- **Exercise aim**
Tally the lines that hold the string "this", and reply with the count alone.

*****

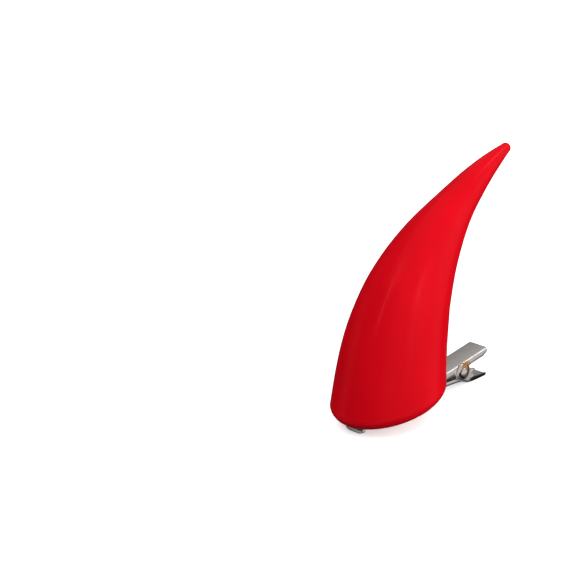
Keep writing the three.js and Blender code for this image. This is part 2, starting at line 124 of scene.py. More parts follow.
class ClipSizes(bpy.types.PropertyGroup):
    length: length("Length", "Nose to lever end", 48.1)
    width: length("Width", "Across the upper plate", 7.3)
    offset: length("Offset", "Clip from the middle of the horn's foot, across the clip", 0.8)
    lever_reach: length("Lever reach", "Lever end from the middle of the horn's foot", 34.7)
    sheet: length("Sheet", "Thickness of the steel strip", 0.6)
    inner_bend: length("Inner bend", "Inside radius of the folds", 0.15)
    fold_lip: length("Fold lip", "Least straight part of a side below its fold", 0.15)
    upper_side: length("Upper side", "Depth of the upper plate's sides", 1.7)
    nose_depth: length("Nose depth", "How far the nose curls down", 2)
    nose_curl: length("Nose curl", "Outside radius of the curl", 1.8)
    nose_corner: length("Nose corner", "Rounded corners of the nose", 1.3)
    nose_blend: length("Nose blend", "The sides deepen over this length behind the curl", 2)
    nose_proud: length("Nose proud", "The nose reaches lower than the lower jaw's front", 0.1)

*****

- **In response**
2